• [PROBLEM]:
Exactly the lines from the start of the data through the line containing "import Module from 'manifold-3d';" should be output, with both ends kept and nothing added.

• [GIVEN DATA]:
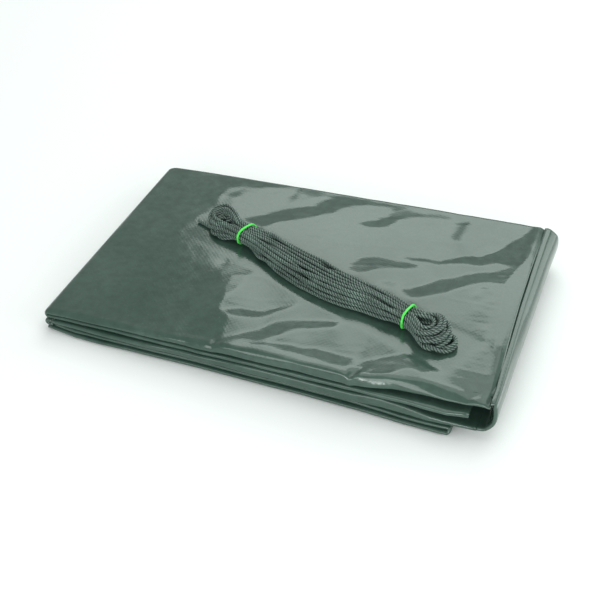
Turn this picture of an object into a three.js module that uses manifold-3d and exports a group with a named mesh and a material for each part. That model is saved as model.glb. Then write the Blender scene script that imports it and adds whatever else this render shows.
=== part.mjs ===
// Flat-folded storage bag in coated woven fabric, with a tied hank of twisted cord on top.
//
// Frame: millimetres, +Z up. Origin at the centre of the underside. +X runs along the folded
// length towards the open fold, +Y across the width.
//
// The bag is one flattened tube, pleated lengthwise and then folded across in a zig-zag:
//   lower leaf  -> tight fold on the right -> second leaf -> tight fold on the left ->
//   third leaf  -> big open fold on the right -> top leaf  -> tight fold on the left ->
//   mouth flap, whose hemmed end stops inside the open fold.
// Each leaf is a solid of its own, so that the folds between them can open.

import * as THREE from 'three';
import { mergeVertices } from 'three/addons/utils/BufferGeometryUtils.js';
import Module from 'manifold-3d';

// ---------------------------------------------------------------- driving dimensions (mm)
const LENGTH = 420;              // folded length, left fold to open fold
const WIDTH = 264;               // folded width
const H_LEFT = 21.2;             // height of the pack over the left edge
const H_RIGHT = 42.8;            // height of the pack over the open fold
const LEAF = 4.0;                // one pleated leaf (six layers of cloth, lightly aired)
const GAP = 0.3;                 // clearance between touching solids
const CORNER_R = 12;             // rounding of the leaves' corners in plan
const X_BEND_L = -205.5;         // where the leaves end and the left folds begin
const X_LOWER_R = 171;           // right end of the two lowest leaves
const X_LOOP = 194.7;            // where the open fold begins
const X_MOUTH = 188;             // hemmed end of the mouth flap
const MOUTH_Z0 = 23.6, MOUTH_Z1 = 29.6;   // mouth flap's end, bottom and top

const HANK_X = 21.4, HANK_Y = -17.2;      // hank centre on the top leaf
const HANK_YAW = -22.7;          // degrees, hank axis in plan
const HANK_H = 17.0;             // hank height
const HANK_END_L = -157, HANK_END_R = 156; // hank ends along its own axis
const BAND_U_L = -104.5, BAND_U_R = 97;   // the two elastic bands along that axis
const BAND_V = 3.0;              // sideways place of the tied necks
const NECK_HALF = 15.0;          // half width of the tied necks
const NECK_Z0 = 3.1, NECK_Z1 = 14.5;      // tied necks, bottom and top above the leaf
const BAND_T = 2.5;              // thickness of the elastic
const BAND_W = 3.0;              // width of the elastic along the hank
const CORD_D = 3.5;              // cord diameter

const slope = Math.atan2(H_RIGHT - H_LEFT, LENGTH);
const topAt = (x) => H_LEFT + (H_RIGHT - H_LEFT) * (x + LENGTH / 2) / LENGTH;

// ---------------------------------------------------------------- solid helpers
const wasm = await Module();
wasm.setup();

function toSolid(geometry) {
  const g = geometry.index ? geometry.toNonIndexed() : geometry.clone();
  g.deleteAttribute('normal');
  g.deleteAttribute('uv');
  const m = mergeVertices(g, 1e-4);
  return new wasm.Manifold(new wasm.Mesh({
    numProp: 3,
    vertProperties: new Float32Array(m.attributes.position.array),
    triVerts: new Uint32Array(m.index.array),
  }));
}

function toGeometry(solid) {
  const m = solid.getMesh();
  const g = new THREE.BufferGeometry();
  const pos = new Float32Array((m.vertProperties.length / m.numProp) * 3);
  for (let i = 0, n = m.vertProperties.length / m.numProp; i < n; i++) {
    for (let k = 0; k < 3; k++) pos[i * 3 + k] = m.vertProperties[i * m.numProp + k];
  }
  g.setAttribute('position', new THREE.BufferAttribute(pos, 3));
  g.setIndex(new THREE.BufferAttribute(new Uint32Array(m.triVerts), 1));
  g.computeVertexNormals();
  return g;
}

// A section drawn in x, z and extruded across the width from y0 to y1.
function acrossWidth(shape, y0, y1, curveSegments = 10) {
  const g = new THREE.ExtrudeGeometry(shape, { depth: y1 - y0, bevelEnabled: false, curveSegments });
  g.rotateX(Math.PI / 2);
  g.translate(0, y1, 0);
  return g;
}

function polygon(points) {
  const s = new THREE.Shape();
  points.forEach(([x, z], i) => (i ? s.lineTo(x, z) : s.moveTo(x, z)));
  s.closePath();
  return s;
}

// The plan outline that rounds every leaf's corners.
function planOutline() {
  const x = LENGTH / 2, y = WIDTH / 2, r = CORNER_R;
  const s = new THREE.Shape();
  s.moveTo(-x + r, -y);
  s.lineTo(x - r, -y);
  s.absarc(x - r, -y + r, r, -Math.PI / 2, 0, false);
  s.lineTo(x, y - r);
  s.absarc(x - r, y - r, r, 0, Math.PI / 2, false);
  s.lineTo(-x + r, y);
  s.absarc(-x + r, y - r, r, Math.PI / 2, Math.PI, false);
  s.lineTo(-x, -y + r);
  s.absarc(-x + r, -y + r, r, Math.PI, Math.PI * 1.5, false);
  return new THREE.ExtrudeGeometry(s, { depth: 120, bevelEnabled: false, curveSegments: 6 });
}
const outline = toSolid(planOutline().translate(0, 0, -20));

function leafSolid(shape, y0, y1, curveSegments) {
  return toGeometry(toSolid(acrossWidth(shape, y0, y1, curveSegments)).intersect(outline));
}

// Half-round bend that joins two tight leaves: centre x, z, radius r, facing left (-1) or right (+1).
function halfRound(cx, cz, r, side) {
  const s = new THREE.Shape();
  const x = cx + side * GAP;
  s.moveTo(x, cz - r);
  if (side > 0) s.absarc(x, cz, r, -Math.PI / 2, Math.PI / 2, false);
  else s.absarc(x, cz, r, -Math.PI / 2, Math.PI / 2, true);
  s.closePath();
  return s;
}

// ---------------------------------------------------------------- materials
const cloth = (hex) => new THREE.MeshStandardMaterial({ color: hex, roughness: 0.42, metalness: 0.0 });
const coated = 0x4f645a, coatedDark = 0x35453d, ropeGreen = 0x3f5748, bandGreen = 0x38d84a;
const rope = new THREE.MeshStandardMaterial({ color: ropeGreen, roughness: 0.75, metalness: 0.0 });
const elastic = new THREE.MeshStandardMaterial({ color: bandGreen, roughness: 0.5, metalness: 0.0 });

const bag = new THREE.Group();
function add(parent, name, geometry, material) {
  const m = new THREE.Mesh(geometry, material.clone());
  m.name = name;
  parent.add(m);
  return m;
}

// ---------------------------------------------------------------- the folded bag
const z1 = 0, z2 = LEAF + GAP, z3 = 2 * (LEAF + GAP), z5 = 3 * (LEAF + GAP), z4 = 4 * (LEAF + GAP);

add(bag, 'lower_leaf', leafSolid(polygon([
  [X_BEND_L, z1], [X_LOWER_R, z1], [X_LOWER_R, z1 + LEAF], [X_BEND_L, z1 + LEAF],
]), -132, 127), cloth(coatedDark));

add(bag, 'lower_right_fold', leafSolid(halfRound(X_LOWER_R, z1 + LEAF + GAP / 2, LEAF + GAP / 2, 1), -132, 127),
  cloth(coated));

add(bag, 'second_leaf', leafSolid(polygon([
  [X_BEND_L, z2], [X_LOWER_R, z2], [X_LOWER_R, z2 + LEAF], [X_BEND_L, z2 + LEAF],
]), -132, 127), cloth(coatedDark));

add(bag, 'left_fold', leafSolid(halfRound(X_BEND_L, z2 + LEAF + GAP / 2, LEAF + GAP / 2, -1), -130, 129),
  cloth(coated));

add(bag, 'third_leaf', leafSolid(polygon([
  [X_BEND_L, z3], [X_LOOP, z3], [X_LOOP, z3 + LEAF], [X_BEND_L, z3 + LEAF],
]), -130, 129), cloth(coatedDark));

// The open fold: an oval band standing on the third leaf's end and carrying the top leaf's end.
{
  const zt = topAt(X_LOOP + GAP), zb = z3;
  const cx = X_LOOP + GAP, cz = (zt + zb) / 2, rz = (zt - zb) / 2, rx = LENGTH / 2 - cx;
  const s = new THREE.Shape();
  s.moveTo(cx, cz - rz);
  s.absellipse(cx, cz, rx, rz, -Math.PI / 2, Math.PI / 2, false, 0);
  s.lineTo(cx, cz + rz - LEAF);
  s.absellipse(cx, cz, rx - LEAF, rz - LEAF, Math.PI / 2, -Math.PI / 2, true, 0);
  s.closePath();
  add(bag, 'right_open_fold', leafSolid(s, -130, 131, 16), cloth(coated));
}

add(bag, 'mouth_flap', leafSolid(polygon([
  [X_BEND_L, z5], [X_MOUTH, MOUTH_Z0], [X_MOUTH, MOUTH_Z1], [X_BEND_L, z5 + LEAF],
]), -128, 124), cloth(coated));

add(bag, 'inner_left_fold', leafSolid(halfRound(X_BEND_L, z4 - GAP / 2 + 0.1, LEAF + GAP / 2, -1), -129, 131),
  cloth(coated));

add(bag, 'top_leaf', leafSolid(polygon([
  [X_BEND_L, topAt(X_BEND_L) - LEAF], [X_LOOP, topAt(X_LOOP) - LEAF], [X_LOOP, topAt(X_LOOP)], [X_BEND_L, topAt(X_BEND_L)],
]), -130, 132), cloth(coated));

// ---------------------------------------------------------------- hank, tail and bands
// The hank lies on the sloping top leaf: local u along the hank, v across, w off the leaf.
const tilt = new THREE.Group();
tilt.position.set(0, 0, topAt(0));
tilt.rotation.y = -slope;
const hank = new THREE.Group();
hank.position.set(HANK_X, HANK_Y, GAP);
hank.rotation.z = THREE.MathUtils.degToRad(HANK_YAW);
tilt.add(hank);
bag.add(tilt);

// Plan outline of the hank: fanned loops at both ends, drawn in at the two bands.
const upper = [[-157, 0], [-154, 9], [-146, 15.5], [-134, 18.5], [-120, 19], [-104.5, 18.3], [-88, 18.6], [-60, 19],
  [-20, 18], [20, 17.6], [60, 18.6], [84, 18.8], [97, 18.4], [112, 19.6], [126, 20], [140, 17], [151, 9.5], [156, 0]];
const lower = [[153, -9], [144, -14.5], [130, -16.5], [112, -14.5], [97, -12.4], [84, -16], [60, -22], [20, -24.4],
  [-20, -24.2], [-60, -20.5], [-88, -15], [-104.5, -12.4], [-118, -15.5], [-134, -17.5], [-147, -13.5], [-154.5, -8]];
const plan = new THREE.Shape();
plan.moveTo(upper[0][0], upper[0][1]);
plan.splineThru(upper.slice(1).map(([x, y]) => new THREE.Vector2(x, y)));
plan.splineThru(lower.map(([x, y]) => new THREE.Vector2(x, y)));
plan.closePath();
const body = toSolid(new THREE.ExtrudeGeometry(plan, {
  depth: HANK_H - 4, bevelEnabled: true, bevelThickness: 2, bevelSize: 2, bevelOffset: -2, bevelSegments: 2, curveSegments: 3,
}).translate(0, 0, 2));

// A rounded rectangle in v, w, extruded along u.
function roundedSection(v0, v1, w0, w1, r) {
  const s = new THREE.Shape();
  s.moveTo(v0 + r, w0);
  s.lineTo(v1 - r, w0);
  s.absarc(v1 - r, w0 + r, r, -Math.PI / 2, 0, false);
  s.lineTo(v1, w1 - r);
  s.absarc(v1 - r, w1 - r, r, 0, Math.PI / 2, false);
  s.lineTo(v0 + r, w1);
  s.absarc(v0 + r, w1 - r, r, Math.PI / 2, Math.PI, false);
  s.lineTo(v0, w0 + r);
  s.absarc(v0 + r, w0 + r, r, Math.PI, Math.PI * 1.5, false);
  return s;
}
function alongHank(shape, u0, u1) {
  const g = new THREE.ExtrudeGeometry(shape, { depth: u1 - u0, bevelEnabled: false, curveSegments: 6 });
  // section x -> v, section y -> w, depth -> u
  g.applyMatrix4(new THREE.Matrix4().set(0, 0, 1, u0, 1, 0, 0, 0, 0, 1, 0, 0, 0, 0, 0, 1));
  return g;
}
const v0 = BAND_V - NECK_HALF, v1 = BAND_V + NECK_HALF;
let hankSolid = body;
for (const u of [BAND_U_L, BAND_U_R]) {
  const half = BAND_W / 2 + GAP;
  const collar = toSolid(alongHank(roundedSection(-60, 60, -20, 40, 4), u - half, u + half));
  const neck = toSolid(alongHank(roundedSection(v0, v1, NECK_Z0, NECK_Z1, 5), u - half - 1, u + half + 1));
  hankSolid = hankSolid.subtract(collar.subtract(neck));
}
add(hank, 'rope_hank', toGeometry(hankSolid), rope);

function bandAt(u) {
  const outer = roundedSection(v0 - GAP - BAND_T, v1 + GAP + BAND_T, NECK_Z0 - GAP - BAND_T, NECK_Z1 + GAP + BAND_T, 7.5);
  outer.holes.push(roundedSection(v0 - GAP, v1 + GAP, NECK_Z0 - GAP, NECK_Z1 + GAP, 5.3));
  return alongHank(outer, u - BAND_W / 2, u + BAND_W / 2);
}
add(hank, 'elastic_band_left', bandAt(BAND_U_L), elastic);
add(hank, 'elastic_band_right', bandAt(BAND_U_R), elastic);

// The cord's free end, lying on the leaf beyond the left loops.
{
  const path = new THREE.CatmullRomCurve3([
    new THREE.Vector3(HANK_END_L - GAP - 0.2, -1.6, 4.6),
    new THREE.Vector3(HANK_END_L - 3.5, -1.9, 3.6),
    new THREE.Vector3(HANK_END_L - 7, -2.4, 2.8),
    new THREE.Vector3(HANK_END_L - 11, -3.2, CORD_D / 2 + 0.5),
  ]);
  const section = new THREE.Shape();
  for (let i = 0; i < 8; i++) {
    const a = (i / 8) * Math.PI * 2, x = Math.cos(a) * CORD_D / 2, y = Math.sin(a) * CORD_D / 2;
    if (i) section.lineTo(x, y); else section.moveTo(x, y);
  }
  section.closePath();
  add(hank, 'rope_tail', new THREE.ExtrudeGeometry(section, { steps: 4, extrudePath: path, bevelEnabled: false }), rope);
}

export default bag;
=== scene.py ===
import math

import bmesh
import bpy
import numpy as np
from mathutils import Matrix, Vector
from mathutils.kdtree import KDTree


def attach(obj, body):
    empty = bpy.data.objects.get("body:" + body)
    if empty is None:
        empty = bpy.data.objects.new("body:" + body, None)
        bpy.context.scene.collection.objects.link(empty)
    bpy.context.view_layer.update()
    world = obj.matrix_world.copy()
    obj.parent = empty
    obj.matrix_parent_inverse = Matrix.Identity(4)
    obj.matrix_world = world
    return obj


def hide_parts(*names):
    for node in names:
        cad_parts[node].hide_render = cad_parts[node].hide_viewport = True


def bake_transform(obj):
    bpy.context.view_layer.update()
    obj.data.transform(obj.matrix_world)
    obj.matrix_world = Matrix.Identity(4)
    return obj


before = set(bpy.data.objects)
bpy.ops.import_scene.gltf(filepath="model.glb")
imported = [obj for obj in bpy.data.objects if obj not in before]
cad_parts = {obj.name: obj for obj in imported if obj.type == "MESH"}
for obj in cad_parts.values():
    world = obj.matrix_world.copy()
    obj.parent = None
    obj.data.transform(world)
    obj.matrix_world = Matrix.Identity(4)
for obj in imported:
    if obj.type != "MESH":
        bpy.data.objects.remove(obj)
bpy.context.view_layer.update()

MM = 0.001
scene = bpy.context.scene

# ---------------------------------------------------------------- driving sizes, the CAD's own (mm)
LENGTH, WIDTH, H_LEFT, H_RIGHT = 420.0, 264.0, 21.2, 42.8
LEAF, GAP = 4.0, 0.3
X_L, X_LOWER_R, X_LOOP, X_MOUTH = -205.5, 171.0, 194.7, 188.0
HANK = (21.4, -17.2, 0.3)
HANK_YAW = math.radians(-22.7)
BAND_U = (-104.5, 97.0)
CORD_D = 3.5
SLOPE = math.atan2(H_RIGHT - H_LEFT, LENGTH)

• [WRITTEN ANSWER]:
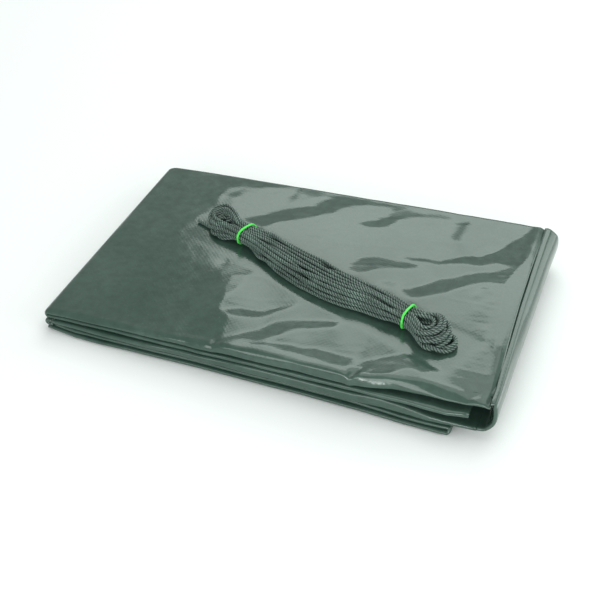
Turn this picture of an object into a three.js module that uses manifold-3d and exports a group with a named mesh and a material for each part. That model is saved as model.glb. Then write the Blender scene script that imports it and adds whatever else this render shows.
=== part.mjs ===
// Flat-folded storage bag in coated woven fabric, with a tied hank of twisted cord on top.
//
// Frame: millimetres, +Z up. Origin at the centre of the underside. +X runs along the folded
// length towards the open fold, +Y across the width.
//
// The bag is one flattened tube, pleated lengthwise and then folded across in a zig-zag:
//   lower leaf  -> tight fold on the right -> second leaf -> tight fold on the left ->
//   third leaf  -> big open fold on the right -> top leaf  -> tight fold on the left ->
//   mouth flap, whose hemmed end stops inside the open fold.
// Each leaf is a solid of its own, so that the folds between them can open.

import * as THREE from 'three';
import { mergeVertices } from 'three/addons/utils/BufferGeometryUtils.js';
import Module from 'manifold-3d';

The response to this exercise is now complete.